Lee had seen what fame did to her friend Truman (renamed Dill in her novel), and that is part of the reason she tried all her life to stay anonymous. “I’m really Boo,” she told Oprah Winfrey (truly, nobody turns down Oprah). But not even reclusiveness can keep tigers from the door of fame: in 2013 she filed a lawsuit against her agent, Samuel Pinkus, claiming he duped her into granting him the copyright to her book when her health was failing. So it’s understandable that the arrival of a new book has sparked some concern that the largely infirm author is being exploited again. Lee’s editor at HarperCollins, Hugh Van Dusen, said in an interview on Tuesday that there was no direct contact between the publisher and Lee, and that it was all done through her lawyer, Tonja Carter, which at the very least sounds unusual. That the manuscript was discovered a mere three months after the death of Lee’s protective sister adds to the concern. But Van Dusen stressed: “Was [Lee] unwilling to have it published? No, no, no, no. We would never do that. She’s too valuable an author to fool around with that way. It would never happen.”
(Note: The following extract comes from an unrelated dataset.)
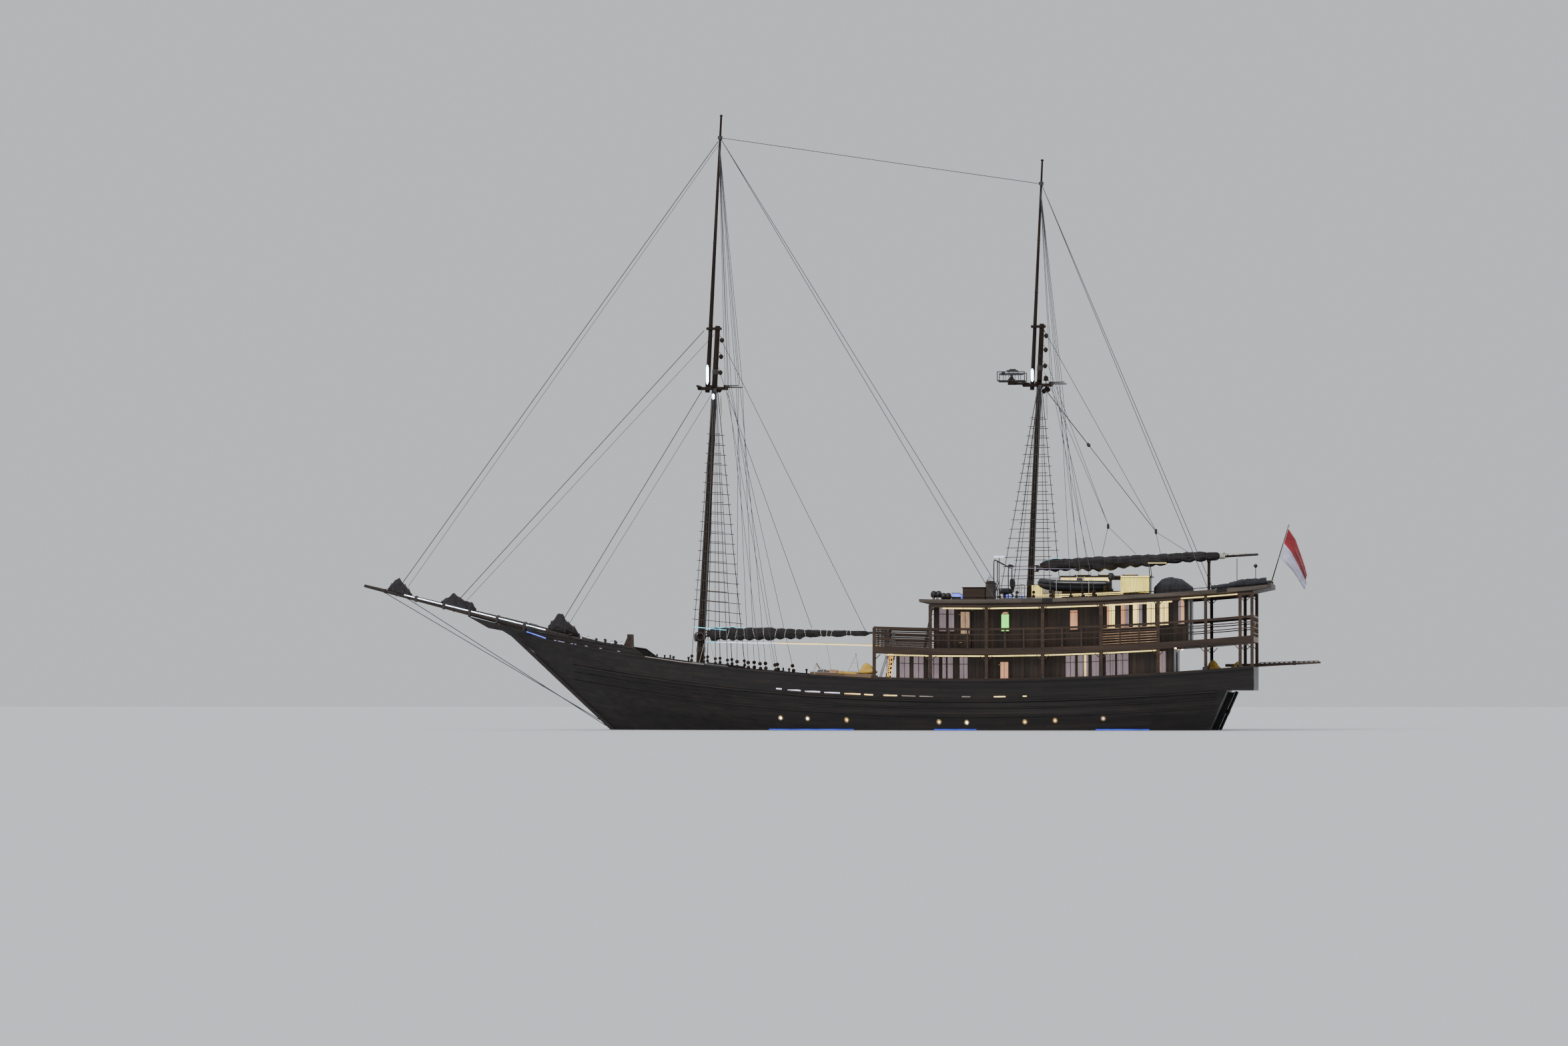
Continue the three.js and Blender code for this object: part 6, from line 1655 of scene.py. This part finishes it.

It is tempting to be cynical about the venality of lawyers and publishers. But it should be remembered that Lee wanted this book, which she wrote before Mockingbird, to be published originally, and she thought it lost for decades. She herself said of Go Set a Watchman that it was “a pretty decent effort”. So until there is proof that Lee is being exploited, and not mere assumption stained with well-meaning condescension for an elderly woman, we should make like Atticus Finch, see the best in people, and treat the new book as a cause for celebration.